Fertilizer sector - stocks to watch

In the din and euphoria over steel and internet stocks, investors appear to have forgotten a silent multi-bagger in the last 8-9 months. Of course, we are referring to fertilizers. The robust Kharif output last year gave an impetus to fertilizer stocks. Since Sep-20 most fertilizer stocks have at least doubled. Then there are the likes of Chambal Fertilizers that is up 3 times and Deepak Fertilizers up nearly 4 times in this period. What exactly has been the trigger for this fertilizer stock rally?

During the last few months, the government has made a series of announcements, hiking the subsidy on fertilizers to reduce the burden on farmers. Yes, fertilizer input prices have gone up and most fertilizer companies have had to raise prices.
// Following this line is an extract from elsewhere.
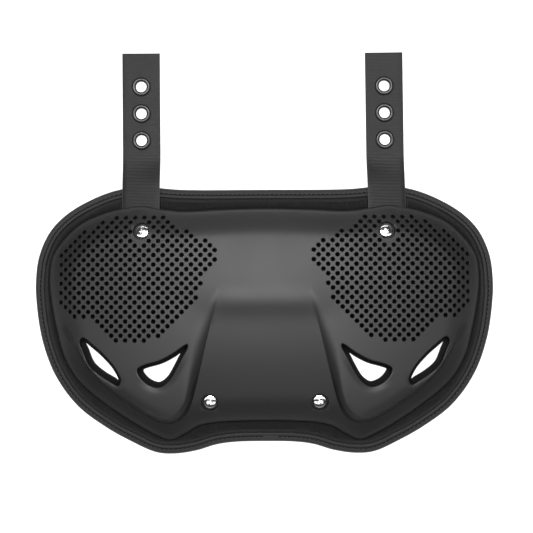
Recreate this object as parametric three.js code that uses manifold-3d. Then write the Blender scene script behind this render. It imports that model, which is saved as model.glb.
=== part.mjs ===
// A football back plate, lying on its padded side: a moulded shell on a bound foam pad, with two
// straps held between them. Millimetres, +X to the right, +Y towards the strap ends, +Z out of the
// front. The origin is the middle of the overall box, on the surface that the plate lies on.
import * as THREE from 'three';
import { mergeGeometries, mergeVertices } from 'three/addons/utils/BufferGeometryUtils.js';
import Module from 'manifold-3d';

const wasm = await Module();
wasm.setup();

// Driving sizes: the pad and its bow
const PAD_WIDTH = 340;
const PAD_LENGTH = 198;
const PAD_THICKNESS = 10;
const BOW_HEIGHT = 24;
const GAP = 0.3;

// The bow's crown and reach, as shares of the pad's length
const BOW = { crown: 0.525, reach: 0.6 };

// Driving sizes: the tape that binds the pad's edge
const TAPE_THICKNESS = 1.2;
const TAPE_COVER = 6.5;
const TAPE_SLACK = 0.6;
const TAPE_FOLD = 1.5;
const PUFF_RUN = 3.6;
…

In June, the government hiked subsidy on key fertilizers by 140%. For example, the government will now offer a subsidy of Rs.1,200 per bag of NPK (Nitrogen, Phosphatic, Potassic) fertilizers as compared to Rs.500 offered so far. When you combine with the robust MSP offered by the government to farmers for Kharif procurement, it puts fertilizer stocks in a sweet spot.

But, what is more interesting is that valuations of fertilizer stocks are still attractive. For example, Chambal Fertilizers is available at 9.2X P/E while Deepak Fertilizers is available at about 20X P/E. Then there are the PSU fertilizer plays like NFL and GSFC, that are still available at just about 10X P/E and GNFC at 8X P/E. These valuations are after the sharp rally. With the government willing to stretch its fertilizer subsidy bill higher, it surely spells good times for farmers and for fertilizer stocks.